4. (14-15) Instructions for judgment of the sin.
“In the morning therefore you shall be brought according to your tribes. And it shall be that the tribe which the Lord takes shall come according to families; and the family which the Lord takes shall come by households; and the household which the Lord takes shall come man by man. Then it shall be that he who is taken with the accursed thing shall be burned with fire, he and all that he has, because he has transgressed the covenant of the Lord, and because he has done a disgraceful thing in Israel.”
a. The tribe which the Lord takes: Though the identity of the sinning family was unknown to Joshua, it was known to God. Secret sin on earth is an open scandal before God. Therefore, we should live our lives with “one set of books,” with one kind of life that can be seen by anybody, anywhere.
b. Then it shall be that he who is taken with the accursed thing shall be burned with fire: Once God dealt with the one sinning individual, blessing could come again on the whole nation.
C. Achan’s sin is publicly judged.
1. (16-18) God exposes the identity of the head of the family that had sinned.
So Joshua rose early in the morning and brought Israel by their tribes, and the tribe of Judah was taken. He brought the clan of Judah, and he took the family of the Zarhites; and he brought the family of the Zarhites man by man, and Zabdi was taken. Then he brought his household man by man, and Achan the son of Carmi, the son of Zabdi, the son of Zerah, of the tribe of Judah, was taken.
a. Achan the son of Carmi, the son of Zabdi, the son of Zerah, of the tribe of Judah, was taken: This must have been an excruciating experience for Achan. How much better to simply walk in obedience to God!
b. Achan the son of Carmi: All this time, Achan certainly remembered exactly what he had taken, and how he wished he had not taken it. But he – and we – should remember the regret that sin brings before we sin, not after.
i. Sin does have its pleasures. Taking those things gave Achan a good feeling. But the penalty of sin, both within us and upon us, outweighs any of the fleeting pleasures of sin.
2. (19-21) Joshua confronts Achan, and he confesses.
Now Joshua said to Achan, “My son, I beg you, give glory to the Lord God of Israel, and make confession to Him, and tell me now what you have done; do not hide it from me.” And Achan answered Joshua and said, “Indeed I have sinned against the Lord God of Israel, and this is what I have done: When I saw among the spoils a beautiful Babylonian garment, two hundred shekels of silver, and a wedge of gold weighing fifty shekels, I coveted them and took them. And there they are, hidden in the earth in the midst of my tent, with the silver under it.”
a. My son, I beg you, give glory to the Lord God of Israel, and make confession to Him: Even when we sin and try to cover it up, we can still give glory to the Lord by openly and honestly confessing our sin. Hidden sin always has a special power over us.

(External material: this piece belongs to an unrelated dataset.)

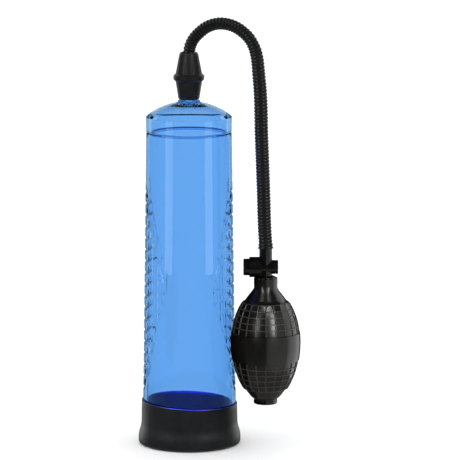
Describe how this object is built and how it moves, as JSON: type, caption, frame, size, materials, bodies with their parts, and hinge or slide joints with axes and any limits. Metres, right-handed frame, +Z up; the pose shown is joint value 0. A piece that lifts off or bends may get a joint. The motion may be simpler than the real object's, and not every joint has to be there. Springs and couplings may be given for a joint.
{
  "type": "hand-bulb vacuum cylinder pump",
  "caption": "Clear tapered cylinder with a rubber base sleeve, domed cap and push-on coupling, worked by a squeeze bulb on a corrugated hose with a press-to-release valve.",
  "frame": {"origin": "centre of the open mouth in the base sleeve, on the plane that the sleeve stands on", "axes": "+Z up along the cylinder's axis towards the hose coupling; the bulb hangs at +X and a little towards -Y; the release button faces -X"},
  "size_m": [0.1075, 0.077, 0.2848],
  "materials": {
    "clear_blue": "clear blue moulded plastic, polished, see-through",
    "sleeve_rubber": "soft satin black rubber",
    "coupling_black": "black moulded plastic, fine satin texture",
    "hose_black": "black corrugated flexible hose, satin",
    "valve_black": "gloss black moulded plastic",
    "bulb_black": "gloss black soft vinyl",
    "seal_rubber": "black seal rubber",
    "inner_plastic": "grey inner moulding",
    "steel": "bright steel"
  },
  "bodies": {
    "cylinder": {"tube": "clear_blue", "end_cap": "clear_blue"},
    "sleeve": {"base_sleeve": "sleeve_rubber"},
    "coupling": {"coupling_socket": "coupling_black", "nipple_seal": "seal_rubber", "grip_ring": "coupling_black", "hose_nut": "coupling_black"},
    "hose_line": {"hose_barb": "inner_plastic", "swivel_seal": "seal_rubber", "hose": "hose_black", "valve_body": "valve_black", "spring_cap": "valve_black", "spring_cap_seal": "seal_rubber", "release_spring": "steel", "inlet_cage": "inner_plastic", "bulb": "bulb_black"},
    "button": {"release_button": "valve_black", "release_stem": "steel", "poppet_seal": "seal_rubber"},
    "inlet_check": {"inlet_ball": "steel"},
    "bulb_foot": {"exhaust_seat": "valve_black", "exhaust_cage": "inner_plastic"},
    "exhaust_check": {"exhaust_ball": "steel"}
  },
  "joints": [
    {"name": "base_pull", "type": "slide", "parent": "sleeve", "child": "cylinder", "axis": [0, 0, 1], "range_m": [0, 0.025]},
    {"name": "coupling_pull", "type": "slide", "parent": "cylinder", "child": "coupling", "axis": [0, 0, 1], "range_m": [0, 0.014]},
    {"name": "hose_swivel", "type": "hinge", "parent": "coupling", "child": "hose_line", "pos_m": [0, 0, 0.2475], "axis": [0, 0, 1], "continuous": true},
    {"name": "release_press", "type": "slide", "parent": "hose_line", "child": "button", "axis": [1, 0, 0], "range_m": [0, 0.002], "stiffness_N_per_m": 800, "springref_m": -0.0015, "deforming": ["release_spring"]},
    {"name": "inlet_lift", "type": "slide", "parent": "hose_line", "child": "inlet_check", "axis": [0, 0, 1], "range_m": [0, 0.00115]},
    {"name": "bulb_squeeze", "type": "slide", "parent": "hose_line", "child": "bulb_foot", "axis": [0, 0, 1], "range_m": [0, 0.015], "stiffness_N_per_m": 400, "springref_m": -0.005, "deforming": ["bulb"]},
    {"name": "exhaust_lift", "type": "slide", "parent": "bulb_foot", "child": "exhaust_check", "axis": [0, 0, 1], "range_m": [0, 0.00115]}
  ]
}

b. A beautiful Babylonian garment, two hundred shekels of silver, and a wedge of gold weighing fifty shekels: Measured against the lives of thirty-six men and the welfare of the entire nation, what Achan gained was insignificant. Truly, the love of money is a root of all kinds of evil, for which some have strayed from the faith in their greediness, and pierced themselves through with many sorrows (1 Timothy 6:10).

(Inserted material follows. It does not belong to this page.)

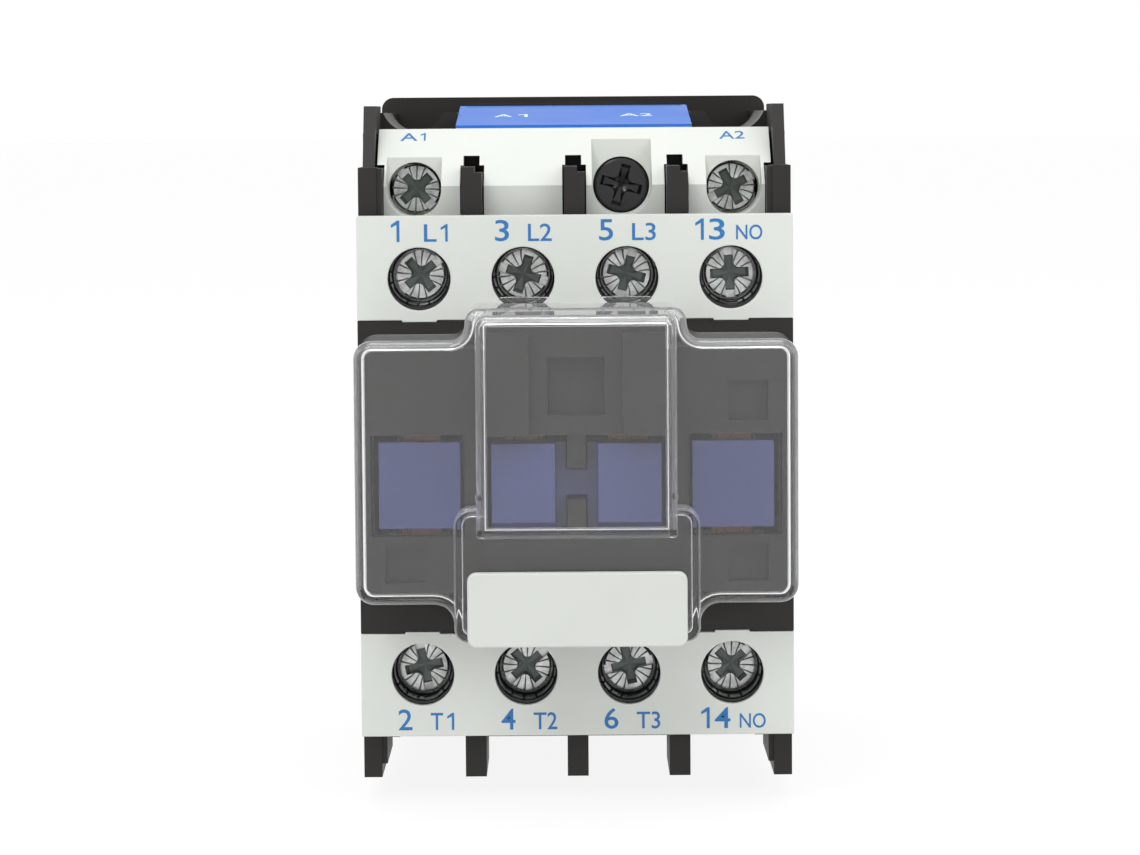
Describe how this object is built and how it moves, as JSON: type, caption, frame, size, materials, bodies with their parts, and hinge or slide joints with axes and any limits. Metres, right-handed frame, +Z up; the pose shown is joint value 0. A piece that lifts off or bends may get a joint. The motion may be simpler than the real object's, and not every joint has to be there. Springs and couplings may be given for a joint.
{
  "type": "magnetic contactor",
  "caption": "Compact magnetic motor-starting contactor with screw terminals, blue contact carrier, clear clip-on dust cover and a sprung rail clip.",
  "frame": {"origin": "centre of the rail seat, on the plane that rests on the rail's face", "axes": "+X to the right across the poles, +Y into the panel, +Z up towards the coil terminals"},
  "size_m": [0.045, 0.084, 0.074],
  "materials": {
    "dark_housing": "satin dark warm-grey moulded plastic",
    "gloss_dark": "smooth dark moulded plastic",
    "white_moulding": "matte off-white moulded plastic",
    "marker_white": "smooth off-white plate",
    "label_blue": "printed blue film",
    "carrier_blue": "satin blue moulded plastic",
    "clear_cover": "clear moulded plastic",
    "black_screw": "black oxide",
    "zinc_steel": "bright zinc plate",
    "silver_tip": "silver alloy",
    "copper": "bare copper",
    "plated_brass": "tin-plated brass",
    "winding": "enamelled copper wire under clear tape",
    "core_steel": "laminated silicon steel",
    "spring_steel": "music wire",
    "cushion_rubber": "soft black rubber"
  },
  "bodies": {
    "housing": {"base_housing": "dark_housing", "front_housing": "dark_housing", "upper_terminal_cover": "white_moulding", "lower_terminal_cover": "white_moulding", "screw_guides": "gloss_dark", "coil_terminal_block": "white_moulding", "coil_label": "label_blue", "housing_screw": "black_screw", "fixed_tips": "silver_tip", "core_cushion": "cushion_rubber", "fixed_core": "core_steel", "shading_rings": "copper", "coil_bobbin": "white_moulding", "coil_winding": "winding", "coil_terminal_a1": "plated_brass", "coil_terminal_a2": "plated_brass", "return_springs": "spring_steel", "rail_clip_springs": "spring_steel", "line_contact_1": "plated_brass", "line_contact_2": "plated_brass", "line_contact_3": "plated_brass", "line_contact_4": "plated_brass", "load_contact_1": "plated_brass", "load_contact_2": "plated_brass", "load_contact_3": "plated_brass", "load_contact_4": "plated_brass"},
    "carrier": {"contact_carrier": "carrier_blue", "moving_core": "core_steel", "core_pin": "spring_steel", "contact_springs": "spring_steel"},
    "bridges": {"contact_bridges": "copper", "moving_tips": "silver_tip"},
    "rail_clip": {"rail_clip": "dark_housing"},
    "dust_cover": {"dust_cover": "clear_cover", "marker_plate": "marker_white"},
    "clamp_line_1": {"clamp_washer_line_1": "zinc_steel"},
    "screw_line_1": {"terminal_screw_line_1": "zinc_steel"},
    "clamp_line_2": {"clamp_washer_line_2": "zinc_steel"},
    "screw_line_2": {"terminal_screw_line_2": "zinc_steel"},
    "clamp_line_3": {"clamp_washer_line_3": "zinc_steel"},
    "screw_line_3": {"terminal_screw_line_3": "zinc_steel"},
    "clamp_line_4": {"clamp_washer_line_4": "zinc_steel"},
    "screw_line_4": {"terminal_screw_line_4": "zinc_steel"},
    "clamp_load_1": {"clamp_washer_load_1": "zinc_steel"},
    "screw_load_1": {"terminal_screw_load_1": "zinc_steel"},
    "clamp_load_2": {"clamp_washer_load_2": "zinc_steel"},
    "screw_load_2": {"terminal_screw_load_2": "zinc_steel"},
    "clamp_load_3": {"clamp_washer_load_3": "zinc_steel"},
    "screw_load_3": {"terminal_screw_load_3": "zinc_steel"},
    "clamp_load_4": {"clamp_washer_load_4": "zinc_steel"},
    "screw_load_4": {"terminal_screw_load_4": "zinc_steel"},
    "clamp_a1": {"clamp_washer_a1": "zinc_steel"},
    "screw_a1": {"coil_screw_a1": "zinc_steel"},
    "clamp_a2": {"clamp_washer_a2": "zinc_steel"},
    "screw_a2": {"coil_screw_a2": "zinc_steel"}
  },
  "joints": [
    {"name": "carrier_slide", "type": "slide", "parent": "housing", "child": "carrier", "axis": [0, 1, 0], "range_m": [0, 0.0055], "stiffness_N_per_m": 300, "springref_m": -0.004, "deforming": ["return_springs"]},
    {"name": "bridge_slide", "type": "slide", "parent": "carrier", "child": "bridges", "axis": [0, -1, 0], "range_m": [0, 0.002], "deforming": ["contact_springs"]},
    {"name": "rail_clip_slide", "type": "slide", "parent": "housing", "child": "rail_clip", "axis": [0, 0, -1], "range_m": [0, 0.0035], "stiffness_N_per_m": 1500, "springref_m": -0.001, "deforming": ["rail_clip_springs"]},
    {"name": "dust_cover_pull", "type": "slide", "parent": "housing", "child": "dust_cover", "axis": [0, -1, 0], "range_m": [0, 0.025]},
    {"name": "clamp_lift_line_1", "type": "slide", "parent": "housing", "child": "clamp_line_1", "axis": [0, -1, 0], "range_m": [0, 0.0024]},
    {"name": "screw_turn_line_1", "type": "hinge", "parent": "clamp_line_1", "child": "screw_line_1", "pos_m": [-0.01608, -0.0572, 0.01835], "axis": [0, -1, 0], "range_deg": [0, 1440]},
    {"name": "clamp_lift_line_2", "type": "slide", "parent": "housing", "child": "clamp_line_2", "axis": [0, -1, 0], "range_m": [0, 0.0024]},
    {"name": "screw_turn_line_2", "type": "hinge", "parent": "clamp_line_2", "child": "screw_line_2", "pos_m": [-0.00536, -0.0572, 0.01835], "axis": [0, -1, 0], "range_deg": [0, 1440]},
    {"name": "clamp_lift_line_3", "type": "slide", "parent": "housing", "child": "clamp_line_3", "axis": [0, -1, 0], "range_m": [0, 0.0024]},
    {"name": "screw_turn_line_3", "type": "hinge", "parent": "clamp_line_3", "child": "screw_line_3", "pos_m": [0.00536, -0.0572, 0.01835], "axis": [0, -1, 0], "range_deg": [0, 1440]},
    {"name": "clamp_lift_line_4", "type": "slide", "parent": "housing", "child": "clamp_line_4", "axis": [0, -1, 0], "range_m": [0, 0.0024]},
    {"name": "screw_turn_line_4", "type": "hinge", "parent": "clamp_line_4", "child": "screw_line_4", "pos_m": [0.01608, -0.0572, 0.01835], "axis": [0, -1, 0], "range_deg": [0, 1440]},
    {"name": "clamp_lift_load_1", "type": "slide", "parent": "housing", "child": "clamp_load_1", "axis": [0, -1, 0], "range_m": [0, 0.0024]},
    {"name": "screw_turn_load_1", "type": "hinge", "parent": "clamp_load_1", "child": "screw_load_1", "pos_m": [-0.01608, -0.0572, -0.02275], "axis": [0, -1, 0], "range_deg": [0, 1440]},
    {"name": "clamp_lift_load_2", "type": "slide", "parent": "housing", "child": "clamp_load_2", "axis": [0, -1, 0], "range_m": [0, 0.0024]},
    {"name": "screw_turn_load_2", "type": "hinge", "parent": "clamp_load_2", "child": "screw_load_2", "pos_m": [-0.00536, -0.0572, -0.02275], "axis": [0, -1, 0], "range_deg": [0, 1440]},
    {"name": "clamp_lift_load_3", "type": "slide", "parent": "housing", "child": "clamp_load_3", "axis": [0, -1, 0], "range_m": [0, 0.0024]},
    {"name": "screw_turn_load_3", "type": "hinge", "parent": "clamp_load_3", "child": "screw_load_3", "pos_m": [0.00536, -0.0572, -0.02275], "axis": [0, -1, 0], "range_deg": [0, 1440]},
    {"name": "clamp_lift_load_4", "type": "slide", "parent": "housing", "child": "clamp_load_4", "axis": [0, -1, 0], "range_m": [0, 0.0024]},
    {"name": "screw_turn_load_4", "type": "hinge", "parent": "clamp_load_4", "child": "screw_load_4", "pos_m": [0.01608, -0.0572, -0.02275], "axis": [0, -1, 0], "range_deg": [0, 1440]},
    {"name": "clamp_lift_a1", "type": "slide", "parent": "housing", "child": "clamp_a1", "axis": [0, -1, 0], "range_m": [0, 0.0018]},
    {"name": "screw_turn_a1", "type": "hinge", "parent": "clamp_a1", "child": "screw_a1", "pos_m": [-0.01685, -0.046, 0.0271], "axis": [0, -1, 0], "range_deg": [0, 1080]},
    {"name": "clamp_lift_a2", "type": "slide", "parent": "housing", "child": "clamp_a2", "axis": [0, -1, 0], "range_m": [0, 0.0018]},
    {"name": "screw_turn_a2", "type": "hinge", "parent": "clamp_a2", "child": "screw_a2", "pos_m": [0.01675, -0.046, 0.0271], "axis": [0, -1, 0], "range_deg": [0, 1080]}
  ],
  "couplings": [
    {"joint": "bridge_slide", "follows": "carrier_slide", "ratio": 0.36364},
    {"joint": "screw_turn_line_1", "follows": "clamp_lift_line_1", "rad_per_m": 10472},
    {"joint": "screw_turn_line_2", "follows": "clamp_lift_line_2", "rad_per_m": 10472},
    {"joint": "screw_turn_line_3", "follows": "clamp_lift_line_3", "rad_per_m": 10472},
    {"joint": "screw_turn_line_4", "follows": "clamp_lift_line_4", "rad_per_m": 10472},
    {"joint": "screw_turn_load_1", "follows": "clamp_lift_load_1", "rad_per_m": 10472},
    {"joint": "screw_turn_load_2", "follows": "clamp_lift_load_2", "rad_per_m": 10472},
    {"joint": "screw_turn_load_3", "follows": "clamp_lift_load_3", "rad_per_m": 10472},
    {"joint": "screw_turn_load_4", "follows": "clamp_lift_load_4", "rad_per_m": 10472},
    {"joint": "screw_turn_a1", "follows": "clamp_lift_a1", "rad_per_m": 10472},
    {"joint": "screw_turn_a2", "follows": "clamp_lift_a2", "rad_per_m": 10472}
  ]
}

c. I coveted them and took them: Think of how Achan could have rationalized his sin: “No one will know.” “These things won’t be missed.” “Think of how I’ll be admired in this beautiful Babylonian garment.” “I’m not hurting anyone.” “I deserve this.” The excuses can go on and on, but they all fall short.
i. When we are at the terrible place Achan is, we all feel terrible about our sin, wishing we had never done it – may God help us to see the truth about or sin before we do it!
2. (22-26) The confession confirmed, and judgment executed.
So Joshua sent messengers, and they ran to the tent; and there it was, hidden in his tent, with the silver under it. And they took them from the midst of the tent, brought them to Joshua and to all the children of Israel, and laid them out before the Lord. Then Joshua, and all Israel with him, took Achan the son of Zerah, the silver, the garment, the wedge of gold, his sons, his daughters, his oxen, his donkeys, his sheep, his tent, and all that he had, and they brought them to the Valley of Achor. And Joshua said, “Why have you troubled us? The Lord will trouble you this day.” So all Israel stoned him with stones; and they burned them with fire after they had stoned them with stones. Then they raised over him a great heap of stones, still there to this day. So the Lord turned from the fierceness of His anger. Therefore the name of that place has been called the Valley of Achor to this day.
a. His sons, his daughters: Achan’s sons and daughters had specific knowledge of the sin because it is unlikely that he could bury so much under their tent without their knowledge. At the same time, they were not necessarily stoned with Achan. Instead of being killed with their father, Achan’s children were probably brought forward to witness the judgment against their father.
i. We notice the use of the singular in Joshua 7:25 and 7:26 (you…. you…. him…. him), in reference to a person being stoned. The use of the plural in Joshua 7:24 and 7:25 (them…. them…them) probably has reference to Achan’s possessions, not his children.
b. The name of that place has been called the Valley of Achor to this day: The Israelites aptly named this place Valley of Trouble (or, disaster, as it is in the NIV).
c. So the Lord turned from the fierceness of His anger: Even this kind of sin, when it is dealt with, can be a springboard to victory again. Now Israel was again in a position to walk in the power and guidance of God after they had been conquered by God again.
i. This kind of victory only comes after a death. We need to die to such besetting sins, know that those who are Christ’s have crucified the flesh with its passions and desires (Galatians 5:24) – the power and victory of Jesus’ resurrection are ours as we crucify our flesh with Him every day.